= What you have to do =
The exercise asks for every line of the data to be reproduced exactly.

= Data block =
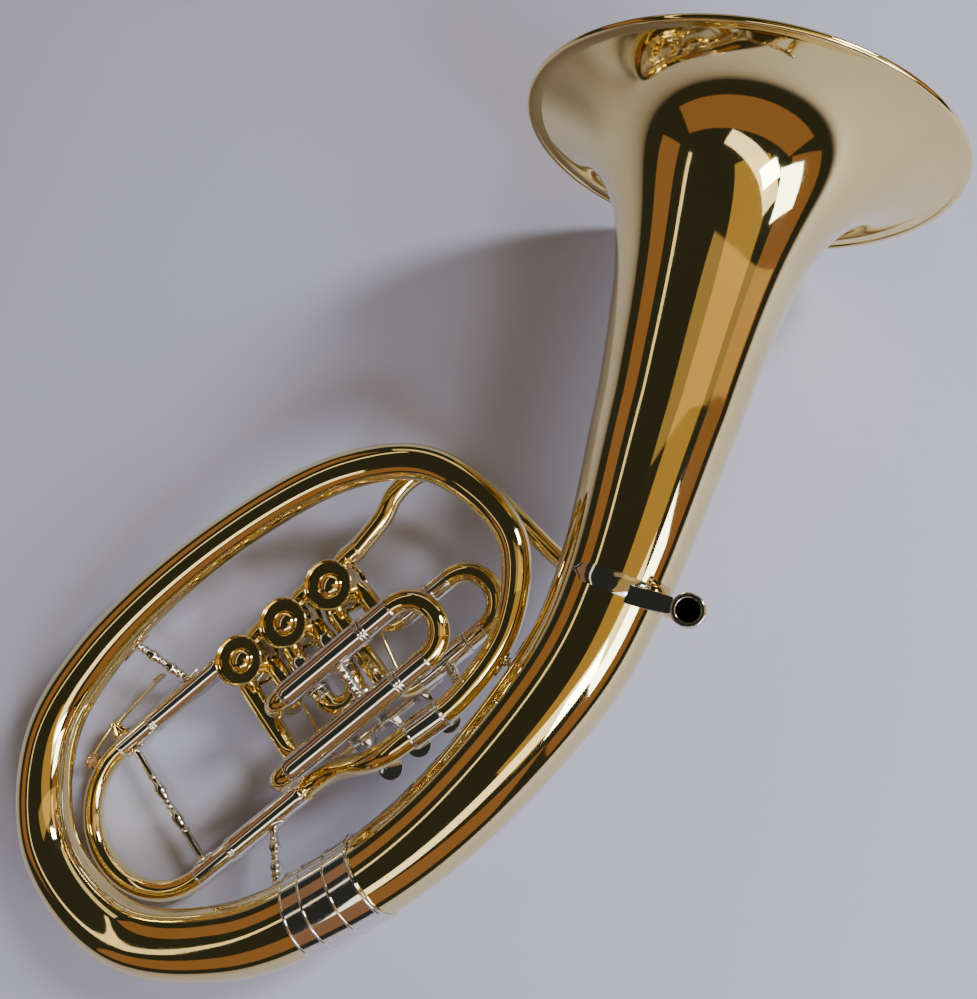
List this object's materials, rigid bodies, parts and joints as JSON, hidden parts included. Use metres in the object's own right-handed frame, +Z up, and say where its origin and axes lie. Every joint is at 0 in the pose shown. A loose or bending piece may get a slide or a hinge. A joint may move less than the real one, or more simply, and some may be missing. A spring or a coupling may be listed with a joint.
{
  "type": "alto horn",
  "caption": "Oval alto horn with upright flared bell, rotary valves worked by sprung levers, pull-out tuning slides and a water key.",
  "frame": {"origin": "middle of the footprint, on the surface that the horn lies on", "axes": "+Z up from the surface, with the valve caps above; +Y along the bell towards its rim; +X to the receiver's side"},
  "size_m": [0.437, 0.5378, 0.2363],
  "materials": {
    "lacquered_brass": "lacquered, polished",
    "nickel_silver": "polished nickel silver",
    "steel": "turned and oiled"
  },
  "bodies": {
    "horn_frame": {"valve_casing_1": "lacquered_brass", "valve_cap_1": "nickel_silver", "bearing_plate_1": "nickel_silver", "valve_casing_2": "lacquered_brass", "valve_cap_2": "nickel_silver", "bearing_plate_2": "nickel_silver", "valve_casing_3": "lacquered_brass", "valve_cap_3": "nickel_silver", "bearing_plate_3": "nickel_silver", "knuckle_2_1": "lacquered_brass", "knuckle_3_2": "lacquered_brass", "tuning_sleeve_upper": "nickel_silver", "tuning_sleeve_lower": "nickel_silver", "outlet_tube": "lacquered_brass", "first_sleeve_near": "lacquered_brass", "first_sleeve_far": "lacquered_brass", "second_sleeve_left": "lacquered_brass", "second_sleeve_right": "lacquered_brass", "third_sleeve_near": "lacquered_brass", "third_sleeve_far": "lacquered_brass", "bow_brace": "nickel_silver", "branch_brace": "nickel_silver", "first_brace": "nickel_silver", "third_brace": "nickel_silver", "hinge_rod": "steel", "rod_bracket_left": "nickel_silver", "rod_bracket_middle": "nickel_silver", "rod_bracket_right": "nickel_silver", "lever_spring_1": "steel", "lever_spring_2": "steel", "lever_spring_3": "steel", "bell": "lacquered_brass", "body_tube": "lacquered_brass", "bow_ferrule": "nickel_silver", "branch_ferrule": "nickel_silver", "receiver": "nickel_silver", "leadpipe": "lacquered_brass", "receiver_saddle": "nickel_silver", "bell_brace": "nickel_silver"},
    "tuning_slide": {"tuning_crook": "lacquered_brass", "crook_brace": "nickel_silver", "water_key_saddle": "lacquered_brass"},
    "water_key_arm": {"water_key": "lacquered_brass"},
    "first_valve_slide": {"first_slide": "nickel_silver"},
    "second_valve_slide": {"second_slide": "lacquered_brass"},
    "third_valve_slide": {"third_slide": "nickel_silver"},
    "lever_arm_1": {"lever_1": "nickel_silver"},
    "link_arm_1": {"link_1": "lacquered_brass"},
    "valve_rotor_1": {"rotor_1": "steel", "stop_arm_1": "steel"},
    "lever_arm_2": {"lever_2": "nickel_silver"},
    "link_arm_2": {"link_2": "lacquered_brass"},
    "valve_rotor_2": {"rotor_2": "steel", "stop_arm_2": "steel"},
    "lever_arm_3": {"lever_3": "nickel_silver"},
    "link_arm_3": {"link_3": "lacquered_brass"},
    "valve_rotor_3": {"rotor_3": "steel", "stop_arm_3": "steel"}
  },
  "joints": [
    {"name": "lever_1_press", "type": "hinge", "parent": "horn_frame", "child": "lever_arm_1", "pos_m": [0.00427, -0.07344, 0.03141], "axis": [-0.5805, -0.7971, -0.1666], "range_deg": [0, 30.75], "stiffness_Nm_per_rad": 0.03, "springref_deg": -51.57, "deforming": ["lever_spring_1"]},
    {"name": "link_1_swing", "type": "hinge", "parent": "lever_arm_1", "child": "link_arm_1", "pos_m": [-0.00545, -0.08072, 0.01363], "axis": [-0.5805, -0.7971, -0.1666], "range_deg": [-30.75, 0]},
    {"name": "rotor_1_turn", "type": "hinge", "parent": "horn_frame", "child": "valve_rotor_1", "pos_m": [-0.06128, -0.03013, 0.04055], "axis": [0.1329, 0.1091, -0.9851], "range_deg": [0, 90]},
    {"name": "lever_2_press", "type": "hinge", "parent": "horn_frame", "child": "lever_arm_2", "pos_m": [-0.00908, -0.09178, 0.02758], "axis": [-0.5805, -0.7971, -0.1666], "range_deg": [0, 30.75], "stiffness_Nm_per_rad": 0.03, "springref_deg": -51.57, "deforming": ["lever_spring_2"]},
    {"name": "link_2_swing", "type": "hinge", "parent": "lever_arm_2", "child": "link_arm_2", "pos_m": [-0.01625, -0.09554, 0.01053], "axis": [-0.5805, -0.7971, -0.1666], "range_deg": [-30.75, 0]},
    {"name": "rotor_2_turn", "type": "hinge", "parent": "horn_frame", "child": "valve_rotor_2", "pos_m": [-0.0816, -0.05802, 0.03472], "axis": [0.1329, 0.1091, -0.9851], "range_deg": [0, 90]},
    {"name": "lever_3_press", "type": "hinge", "parent": "horn_frame", "child": "lever_arm_3", "pos_m": [-0.02185, -0.10931, 0.02391], "axis": [-0.5805, -0.7971, -0.1666], "range_deg": [0, 30.75], "stiffness_Nm_per_rad": 0.03, "springref_deg": -51.57, "deforming": ["lever_spring_3"]},
    {"name": "link_3_swing", "type": "hinge", "parent": "lever_arm_3", "child": "link_arm_3", "pos_m": [-0.04121, -0.12982, 0.00337], "axis": [-0.5805, -0.7971, -0.1666], "range_deg": [-30.75, 0]},
    {"name": "rotor_3_turn", "type": "hinge", "parent": "horn_frame", "child": "valve_rotor_3", "pos_m": [-0.10192, -0.08592, 0.02889], "axis": [0.1329, 0.1091, -0.9851], "range_deg": [0, 90]},
    {"name": "tuning_slide_pull", "type": "slide", "parent": "horn_frame", "child": "tuning_slide", "axis": [-0.5805, -0.7971, -0.1666], "range_m": [0, 0.035]},
    {"name": "first_slide_pull", "type": "slide", "parent": "horn_frame", "child": "first_valve_slide", "axis": [0.5805, 0.7971, 0.1666], "range_m": [0, 0.016]},
    {"name": "second_slide_pull", "type": "slide", "parent": "horn_frame", "child": "second_valve_slide", "axis": [0.8034, -0.594, 0.0427], "range_m": [0, 0.014]},
    {"name": "third_slide_pull", "type": "slide", "parent": "horn_frame", "child": "third_valve_slide", "axis": [0.5805, 0.7971, 0.1666], "range_m": [0, 0.045]},
    {"name": "water_key_press", "type": "hinge", "parent": "tuning_slide", "child": "water_key_arm", "pos_m": [-0.17674, -0.14709, 0.01202], "axis": [0.1329, 0.1091, -0.9851], "range_deg": [0, 12], "stiffness_Nm_per_rad": 0.02, "springref_deg": -34.38}
  ],
  "couplings": [
    {"joint": "link_1_swing", "follows": "lever_1_press", "ratio": -1},
    {"joint": "rotor_1_turn", "follows": "lever_1_press", "ratio": 2.9265},
    {"joint": "link_2_swing", "follows": "lever_2_press", "ratio": -1},
    {"joint": "rotor_2_turn", "follows": "lever_2_press", "ratio": 2.9265},
    {"joint": "link_3_swing", "follows": "lever_3_press", "ratio": -1},
    {"joint": "rotor_3_turn", "follows": "lever_3_press", "ratio": 2.9265}
  ]
}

= The reply =
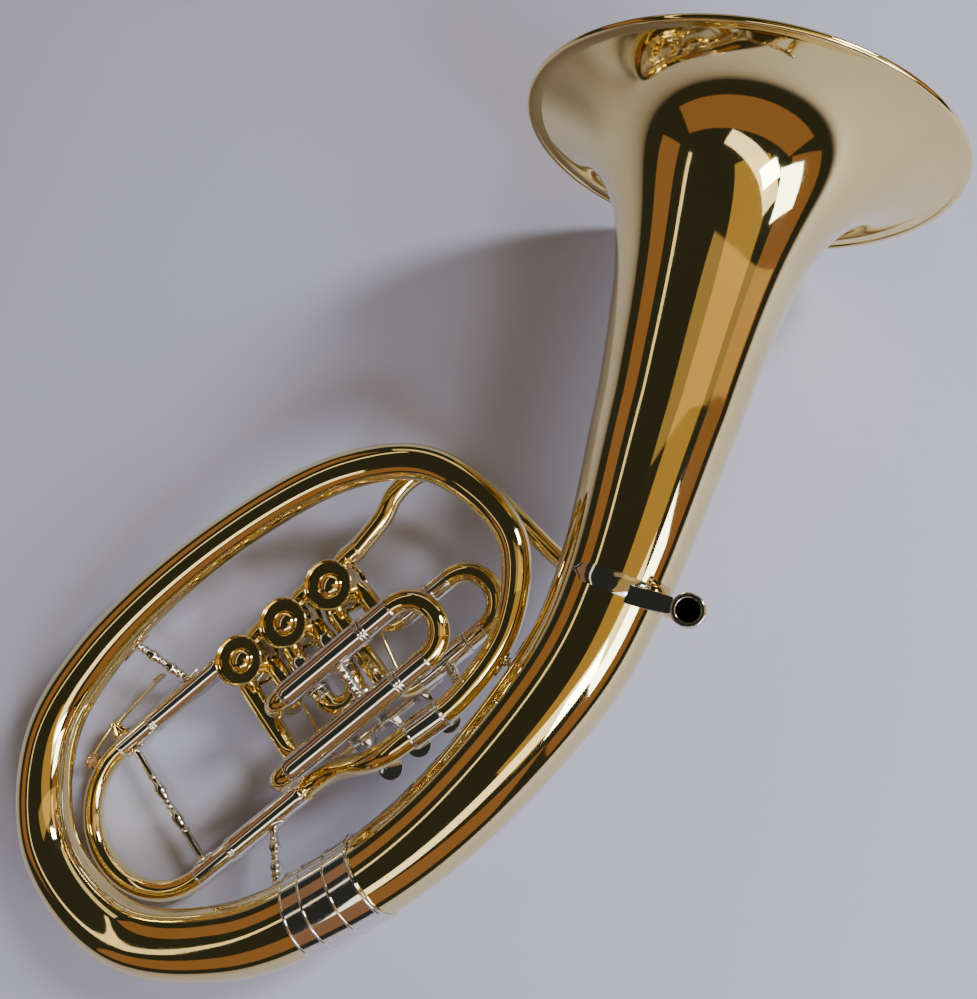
List this object's materials, rigid bodies, parts and joints as JSON, hidden parts included. Use metres in the object's own right-handed frame, +Z up, and say where its origin and axes lie. Every joint is at 0 in the pose shown. A loose or bending piece may get a slide or a hinge. A joint may move less than the real one, or more simply, and some may be missing. A spring or a coupling may be listed with a joint.
{
  "type": "alto horn",
  "caption": "Oval alto horn with upright flared bell, rotary valves worked by sprung levers, pull-out tuning slides and a water key.",
  "frame": {"origin": "middle of the footprint, on the surface that the horn lies on", "axes": "+Z up from the surface, with the valve caps above; +Y along the bell towards its rim; +X to the receiver's side"},
  "size_m": [0.437, 0.5378, 0.2363],
  "materials": {
    "lacquered_brass": "lacquered, polished",
    "nickel_silver": "polished nickel silver",
    "steel": "turned and oiled"
  },
  "bodies": {
    "horn_frame": {"valve_casing_1": "lacquered_brass", "valve_cap_1": "nickel_silver", "bearing_plate_1": "nickel_silver", "valve_casing_2": "lacquered_brass", "valve_cap_2": "nickel_silver", "bearing_plate_2": "nickel_silver", "valve_casing_3": "lacquered_brass", "valve_cap_3": "nickel_silver", "bearing_plate_3": "nickel_silver", "knuckle_2_1": "lacquered_brass", "knuckle_3_2": "lacquered_brass", "tuning_sleeve_upper": "nickel_silver", "tuning_sleeve_lower": "nickel_silver", "outlet_tube": "lacquered_brass", "first_sleeve_near": "lacquered_brass", "first_sleeve_far": "lacquered_brass", "second_sleeve_left": "lacquered_brass", "second_sleeve_right": "lacquered_brass", "third_sleeve_near": "lacquered_brass", "third_sleeve_far": "lacquered_brass", "bow_brace": "nickel_silver", "branch_brace": "nickel_silver", "first_brace": "nickel_silver", "third_brace": "nickel_silver", "hinge_rod": "steel", "rod_bracket_left": "nickel_silver", "rod_bracket_middle": "nickel_silver", "rod_bracket_right": "nickel_silver", "lever_spring_1": "steel", "lever_spring_2": "steel", "lever_spring_3": "steel", "bell": "lacquered_brass", "body_tube": "lacquered_brass", "bow_ferrule": "nickel_silver", "branch_ferrule": "nickel_silver", "receiver": "nickel_silver", "leadpipe": "lacquered_brass", "receiver_saddle": "nickel_silver", "bell_brace": "nickel_silver"},
    "tuning_slide": {"tuning_crook": "lacquered_brass", "crook_brace": "nickel_silver", "water_key_saddle": "lacquered_brass"},
    "water_key_arm": {"water_key": "lacquered_brass"},
    "first_valve_slide": {"first_slide": "nickel_silver"},
    "second_valve_slide": {"second_slide": "lacquered_brass"},
    "third_valve_slide": {"third_slide": "nickel_silver"},
    "lever_arm_1": {"lever_1": "nickel_silver"},
    "link_arm_1": {"link_1": "lacquered_brass"},
    "valve_rotor_1": {"rotor_1": "steel", "stop_arm_1": "steel"},
    "lever_arm_2": {"lever_2": "nickel_silver"},
    "link_arm_2": {"link_2": "lacquered_brass"},
    "valve_rotor_2": {"rotor_2": "steel", "stop_arm_2": "steel"},
    "lever_arm_3": {"lever_3": "nickel_silver"},
    "link_arm_3": {"link_3": "lacquered_brass"},
    "valve_rotor_3": {"rotor_3": "steel", "stop_arm_3": "steel"}
  },
  "joints": [
    {"name": "lever_1_press", "type": "hinge", "parent": "horn_frame", "child": "lever_arm_1", "pos_m": [0.00427, -0.07344, 0.03141], "axis": [-0.5805, -0.7971, -0.1666], "range_deg": [0, 30.75], "stiffness_Nm_per_rad": 0.03, "springref_deg": -51.57, "deforming": ["lever_spring_1"]},
    {"name": "link_1_swing", "type": "hinge", "parent": "lever_arm_1", "child": "link_arm_1", "pos_m": [-0.00545, -0.08072, 0.01363], "axis": [-0.5805, -0.7971, -0.1666], "range_deg": [-30.75, 0]},
    {"name": "rotor_1_turn", "type": "hinge", "parent": "horn_frame", "child": "valve_rotor_1", "pos_m": [-0.06128, -0.03013, 0.04055], "axis": [0.1329, 0.1091, -0.9851], "range_deg": [0, 90]},
    {"name": "lever_2_press", "type": "hinge", "parent": "horn_frame", "child": "lever_arm_2", "pos_m": [-0.00908, -0.09178, 0.02758], "axis": [-0.5805, -0.7971, -0.1666], "range_deg": [0, 30.75], "stiffness_Nm_per_rad": 0.03, "springref_deg": -51.57, "deforming": ["lever_spring_2"]},
    {"name": "link_2_swing", "type": "hinge", "parent": "lever_arm_2", "child": "link_arm_2", "pos_m": [-0.01625, -0.09554, 0.01053], "axis": [-0.5805, -0.7971, -0.1666], "range_deg": [-30.75, 0]},
    {"name": "rotor_2_turn", "type": "hinge", "parent": "horn_frame", "child": "valve_rotor_2", "pos_m": [-0.0816, -0.05802, 0.03472], "axis": [0.1329, 0.1091, -0.9851], "range_deg": [0, 90]},
    {"name": "lever_3_press", "type": "hinge", "parent": "horn_frame", "child": "lever_arm_3", "pos_m": [-0.02185, -0.10931, 0.02391], "axis": [-0.5805, -0.7971, -0.1666], "range_deg": [0, 30.75], "stiffness_Nm_per_rad": 0.03, "springref_deg": -51.57, "deforming": ["lever_spring_3"]},
    {"name": "link_3_swing", "type": "hinge", "parent": "lever_arm_3", "child": "link_arm_3", "pos_m": [-0.04121, -0.12982, 0.00337], "axis": [-0.5805, -0.7971, -0.1666], "range_deg": [-30.75, 0]},
    {"name": "rotor_3_turn", "type": "hinge", "parent": "horn_frame", "child": "valve_rotor_3", "pos_m": [-0.10192, -0.08592, 0.02889], "axis": [0.1329, 0.1091, -0.9851], "range_deg": [0, 90]},
    {"name": "tuning_slide_pull", "type": "slide", "parent": "horn_frame", "child": "tuning_slide", "axis": [-0.5805, -0.7971, -0.1666], "range_m": [0, 0.035]},
    {"name": "first_slide_pull", "type": "slide", "parent": "horn_frame", "child": "first_valve_slide", "axis": [0.5805, 0.7971, 0.1666], "range_m": [0, 0.016]},
    {"name": "second_slide_pull", "type": "slide", "parent": "horn_frame", "child": "second_valve_slide", "axis": [0.8034, -0.594, 0.0427], "range_m": [0, 0.014]},
    {"name": "third_slide_pull", "type": "slide", "parent": "horn_frame", "child": "third_valve_slide", "axis": [0.5805, 0.7971, 0.1666], "range_m": [0, 0.045]},
    {"name": "water_key_press", "type": "hinge", "parent": "tuning_slide", "child": "water_key_arm", "pos_m": [-0.17674, -0.14709, 0.01202], "axis": [0.1329, 0.1091, -0.9851], "range_deg": [0, 12], "stiffness_Nm_per_rad": 0.02, "springref_deg": -34.38}
  ],
  "couplings": [
    {"joint": "link_1_swing", "follows": "lever_1_press", "ratio": -1},
    {"joint": "rotor_1_turn", "follows": "lever_1_press", "ratio": 2.9265},
    {"joint": "link_2_swing", "follows": "lever_2_press", "ratio": -1},
    {"joint": "rotor_2_turn", "follows": "lever_2_press", "ratio": 2.9265},
    {"joint": "link_3_swing", "follows": "lever_3_press", "ratio": -1},
    {"joint": "rotor_3_turn", "follows": "lever_3_press", "ratio": 2.9265}
  ]
}